Here are some specific demands that digital music companies are compelled to agree to:
- General deal structure: Pay the largest of A) Pro-rata share of minimum of $X per subscriber, B) Per-play costs at $Y per play, C) Z percent of total company revenue, regardless of other business areas. As stated previously, this means labels de facto set retail price (they also regularly negotiate floors on price, giving even less wiggle room), which limits the ability of the music service to develop ancillary revenue streams that aren’t siphoned off by the labels.
- Labels receive equity stake. Not only do labels get to set the price on the service, they also get partial ownership of the company.
- Up front (and/or minimum) payments. Means large amounts of cash are necessary to even get into the game. In my experience, this further stifles innovation in services and business models.
- Detailed reporting, including monthly play counts. This seems rational enough — you would assume this information is necessary to pay artists and make other business decisions. The problem is, the labels each make additional demands, including providing additional reports unrelated to payment, including overall market share of sales in various categories. I doubt that, for example, phone manufacturers demand Best Buy provide the percentage of sales of competitors’ phones. The labels effectively offload their business analysis (and the cost of such analysis) onto the music services. I can’t think of another industry where that is standard practice.

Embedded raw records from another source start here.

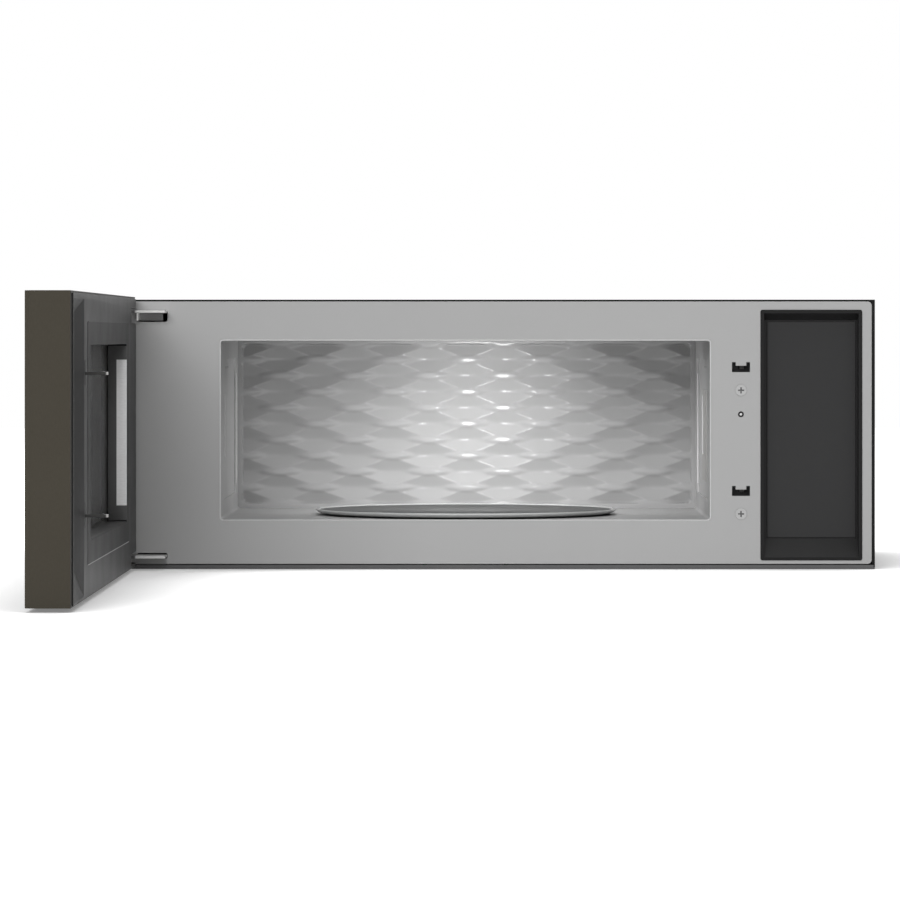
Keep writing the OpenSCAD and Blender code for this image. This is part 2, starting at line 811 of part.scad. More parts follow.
// Steel rail across the body with the two threaded holes for the cabinet bolts
module cabinet_bolt_rail() {
    color("#9a9a98")
    difference() {
        block(-bolt_span / 2 - 25, bolt_span / 2 + 25, -bolt_y - 15, -bolt_y + 15,
            duct_top_z - 8, duct_top_z);
        for (side = [-1, 1])
            translate([side * bolt_span / 2, -bolt_y, duct_top_z - 10])
                cylinder(h = 12, r = bolt_r);
    }
}

// Flat geared motor under the cavity, with its fixing ears against the well
module turntable_motor() {
    top = well_z - cavity_t;
    color("#c8c8c4")
    difference() {
        union() {
            translate([cavity_x, tray_cy, top - geared_motor_h])
                cylinder(h = geared_motor_h, r = geared_motor_r);
            block(cavity_x - geared_motor_r - 9, cavity_x + geared_motor_r + 9,
                tray_cy - 6, tray_cy + 6, top - 2, top);
        }
        translate([cavity_x, tray_cy, top - 12])
            cylinder(h = 14, r = shaft_r + run);
    }
}

// Three-lobed coupler on the motor's shaft
module drive_coupler() {
    color("#e2ddd0")
    union() {
        translate([cavity_x, tray_cy, well_z - cavity_t - 11])
            cylinder(h = 16, r = shaft_r);
        translate([cavity_x, tray_cy, well_z + 1])
            linear_extrude(tray_z - well_z - 1)
                polygon([for (i = [0 : 11])
                    let (a = 120 * floor(i / 4) + [-14, 14, 38, 82][i % 4],
                        r = [22, 22, 10, 10][i % 4])
                    [r * cos(a), r * sin(a)]]);
    }
}

// Pressed glass tray with a low rim and three driving lugs underneath
module glass_tray() {
    flat_r = tray_r - 13;
    color("#cfd6d6", 0.6)
    translate([cavity_x, tray_cy, 0])
    union() {
        translate([0, 0, tray_z])
            rotate_extrude($fn = 96)
                polygon([[0, 0], [flat_r, 0], [tray_r - 3, 3.2], [tray_r, 5.4], [tray_r - 1, 6.8],
                    [tray_r - 3.4, 6.4], [flat_r - 2, tray_t], [0, tray_t]]);
        for (i = [0 : 2])
            rotate([0, 0, 120 * i + 60])
                translate([18, -4, tray_z - 4])
                    cube([6, 8, 5]);
    }
}

// Hoop that carries the three wheels under the tray
module roller_ring() {
    color("#d9d5c8")
    translate([cavity_x, tray_cy, wheel_z])
    union() {
        rotate_extrude($fn = 96)
            translate([ring_r - 3, -1.8])
                square([6, 3.6]);
        for (i = [0 : 2])
            rotate([0, 0, 120 * i + 30])
                rotate([0, 90, 0])
                    translate([0, 0, ring_r])
                        cylinder(h = wheel_place_r - ring_r + wheel_w / 2 + 2, r = axle_r);
    }
}

// One plain wheel of the roller ring
module roller_wheel(i) {
    color("#e6e2d6")
    translate([cavity_x, tray_cy, wheel_z])
        rotate([0, 0, 120 * (i - 1) + 30])
            rotate([0, 90, 0])
                translate([0, 0, wheel_place_r - wheel_w / 2])
                    difference() {
                        cylinder(h = wheel_w, r = wheel_r);
                        translate([0, 0, -1])
                            cylinder(h = wheel_w + 2, r = axle_r + run);
                    }
}

module roller_wheel_1() {
    roller_wheel(1);
}

module roller_wheel_2() {
    roller_wheel(2);
}

module roller_wheel_3() {
    roller_wheel(3);
}

// Folded bracket behind the front plate that the latch hooks enter
module interlock_bracket() {
    color("#2e2e30")
    difference() {
        block(bracket_x0, bracket_x1, plate_back_y, plate_back_y + bracket_d,
            latch_low_z - 30, latch_top_z + 28);
        for (hook_z = [latch_top_z, latch_low_z])
            block(latch_x - 11, latch_x + 11, plate_back_y - 1, plate_back_y + 24,
                hook_z - hook_slot_low, hook_z + hook_slot_high);
        for (z = [[latch_low_z + 18, plunger_z[1] - 12], [plunger_z[1] + 16, latch_top_z - 14]])
            block(bracket_x0 + 2, bracket_x1 - 2, plate_back_y + 2, plate_back_y + bracket_d + 1, z[0], z[1]);
        block(latch_x - 11, latch_x + 11, plate_back_y + 2, plate_back_y + 24,
            plunger_z[1] - 13, plunger_z[1] + 17);
        for (z = plunger_z)
            block(switch_x - 2.2, switch_x + 2.2, plate_back_y + 20, plate_back_y + bracket_d + 1,
                z - 1.9, z + 1.9);
        bar_y(latch_x, locate_z, plate_back_y - 1, plate_back_y + 5, 2.9);
    }
}

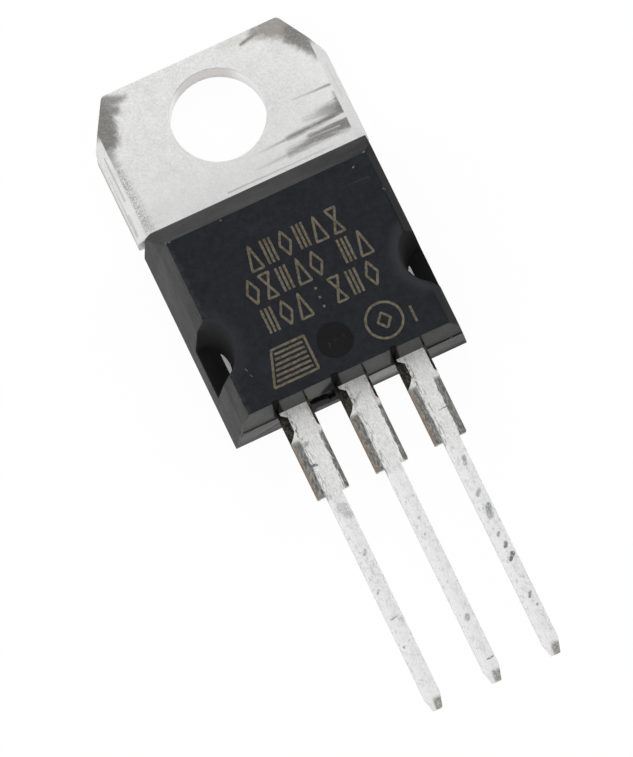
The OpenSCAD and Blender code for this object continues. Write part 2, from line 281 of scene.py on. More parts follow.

- Data normalization. Labels all provide their data and files in different formats. That data is constantly changing as labels make available new material and make unavailable old material. This might seem trivial. It’s not. Without standard naming conventions and canonical methods for referencing artist, tracks and albums (ISRC and UPC don’t cut it), the services are left to try and match artist, track, album names provided by one label with those of another. It’s incredibly inefficient, as each service must undergo this process separately (although there are now companies that provide a service for doing this for the retailers).
- Publishing deals. Once you’ve signed deals with the labels, you then need to cut deals with the publishers. Determining ownership is a complete nightmare and there are huge holes in the licensable catalog. The data issues here are worse than with the labels. The long and short of it: Although you may have the rights to stream from labels, you sometime can’t get the rights to stream from the publisher, or worse, even find the publisher.
- Most favored nation. This is a deal term demanded by every major label that ensures the best terms provided to another label are available to it as well. This greatly constricts the ability to work out unique contractual terms and further limits business models. It is a form of collusion since each label gets the best terms the other label negotiates. It’s also why it’s easy to get one label (typically EMI) because they’ll provide low-cost terms knowing that others will demand higher rates, which EMI will then garner the benefit from.
- Non-disclosure. Every contract has strict language prohibiting the digital music company from revealing what they pay to the labels. If they speak publicly about any of the licensing terms, they jeopardize invalidating their license which would torpedo their business. Since labels license on behalf of the artists any payment to the artist comes from the labels not the digital music company. This is the main reason music services, not the labels, have been getting heat from the artist community. Music services can’t defend against accusations about low artist payments because they pay the labels who don’t disclose what they’re paying to the artists.